19 maio 2006

Orgasmo nas Cataratas



Parte I

Abro os braços e deixo a energia ser absolvida pelo meu corpo através de minha pele. A pele responde. Sinto arrepios subir pelo corpo. Um sentimento de leveza e bem-estar me invade. Estou ao lado, no precipício chamado "Garganta do Diabo" – uma das principais partes da anatomia do corpo das Cataratas do Iguaçu. Não penso nada. Sinto. Aprendo sentindo.



As Cataratas conversam comigo. Meus olhos se abrem e eu vejo coisas. Vejo, pela primeira vez que as Cataratas são realmente femininas. Não é só um acidente de gênero de substantivos. Ela, as Cataratas, é feminina. Não pelo mesmo motivo que mesa, cadeira ou tábua sejam, femininas. Coisas assexuadas classificadas como femininas por convenção.

Quando digo que as Cataratas são femininas me refiro ao princípio feminino. Em um minúsculo óvulo, no universo ou no multiverso, tudo é regido por dois princípios: o feminino e o masculino. O ying e o yang do Tao. Revelando-se a mim como feminina, as Cataratas me deixam ver e sentir sua feminilidade – ligada à reprodução, à manutenção da vida, ao aleitamento, à amamentação. Vejo seu sexo. Sinto seu gozo. Exploro sua púbis. Acaricio seus verdes pelos pubianos. Ela gosta e se revela mais.
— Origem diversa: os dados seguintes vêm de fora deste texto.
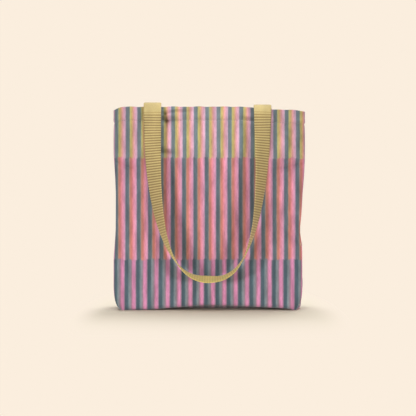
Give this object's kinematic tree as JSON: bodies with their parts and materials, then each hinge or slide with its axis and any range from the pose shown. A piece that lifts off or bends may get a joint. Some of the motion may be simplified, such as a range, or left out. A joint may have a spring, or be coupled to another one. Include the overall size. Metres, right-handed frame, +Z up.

Na cavidade sexual da Mãe Cataratas, desemboca o rio Iguaçu – este que se me dá a entender como masculino. No encontro do rio com a Garganta, acontece a fecundação. Brota vida. Nasce a respiração que sinto na pele. O gozo sobe em forma de vapor branco. Lança-se ao espaço. E é perene esse gozo. É constante. É uma felicidade eterna. Para aqueles que são permitidos entrar nesse gozo, um pouquinho dele sobra em forma de orvalho. O resto se cristaliza em esplêndidos arco-íris.

Da sagrada e pulsante Yoni das Cataratas, vejo a mata verde que lhe protege a cavidade. De dentro da Yoni, de onde sai o gozo da vida, assisto o voar de centenas de pássaros – são os taperuçus de cascata –que dançam no gozo vaporoso; elevam-se aos céus, até onde o vapor chega e de lá, despencam, de cabeça, como se fossem setas a apontar para a origem da grande sensação. Os incautos dizem que os taperuçús têm vôos suicidas. Enganam-se. Não é um vôo suicida. É um mergulho na vida – na própria vida. É um eterno criar, a dança da vida que é o encontro da Yoni/Cataratas com o Lingham/Iguaçu. Da Yoni / Cataratas com o Universo. A sublime união.

Os taperuçus, as mais felizes das criaturas, nascem, brincam, caçam insetos no ar, vivem plenamente e morrem na cavidade sexual do princípio feminino do Iguaçu. Seus ninhos estão em pequenos buracos nas paredes rochosas – os poros – no lado interno das coxas da Grande Mãe. Uma gramínea verde resistente cobre as superfícies. Nelas se agarram os taperuçus. Ao voar entre diferentes grupos de gramíneas, os taperuçus transportam suas sementes. É a continuação do grande ato sexual. Na água, em baixo, os dourados vêm desovar e de lá saem os novos douradinhos, resultado da grande atividade sexual que prossegue para sempre.


Enquanto me extasio, percebo que ao meu lado, chegam alguns corpos. Um grupo de corpos. Pela língua falada, entendo que são corpos argentinos, corpos brasileiros, corpos alemães. Eles chegam, olham, apontam máquinas fotográficas, recolhem imagens programadas e saem em bando. Tenho pena deles.

As Cataratas emudecem. Lançam sua poção do engano. Anestesia-lhes a visão. Não viram nada. A maioria pode riscar aquela curiosidade de suas listas turísticas. Vieram, viram e saíram vazios. Fizeram um verdadeiro "tour", no sentido de círculo. Saíram sem entender sequer a topografia física do atrativo turístico. Quantos rios formam as Cataratas? Os guias insistem que o rio é o Iguaçu. Que desemboca no Paraná – com seus esgotos, pesticidas e potamocidas*. Mas o encontro, o encontro ao qual deveriam ter vindo, não aconteceu. O encontro entre os filhos da Terra e a Mãe.


Notas: * Potamos em grego significa rio. Cida ou cídio, dá idéia de assassinato. Homicídio, Infantocídio, "potamocídio". Com esta palavra me refiro ao assassinato de rios cometidos pela civilização especialmente pela técnicas de canalização e aterro de rios e nascentes.
Este texto foi pensado e escrito em 1999, já era o começo da inspiração do livro.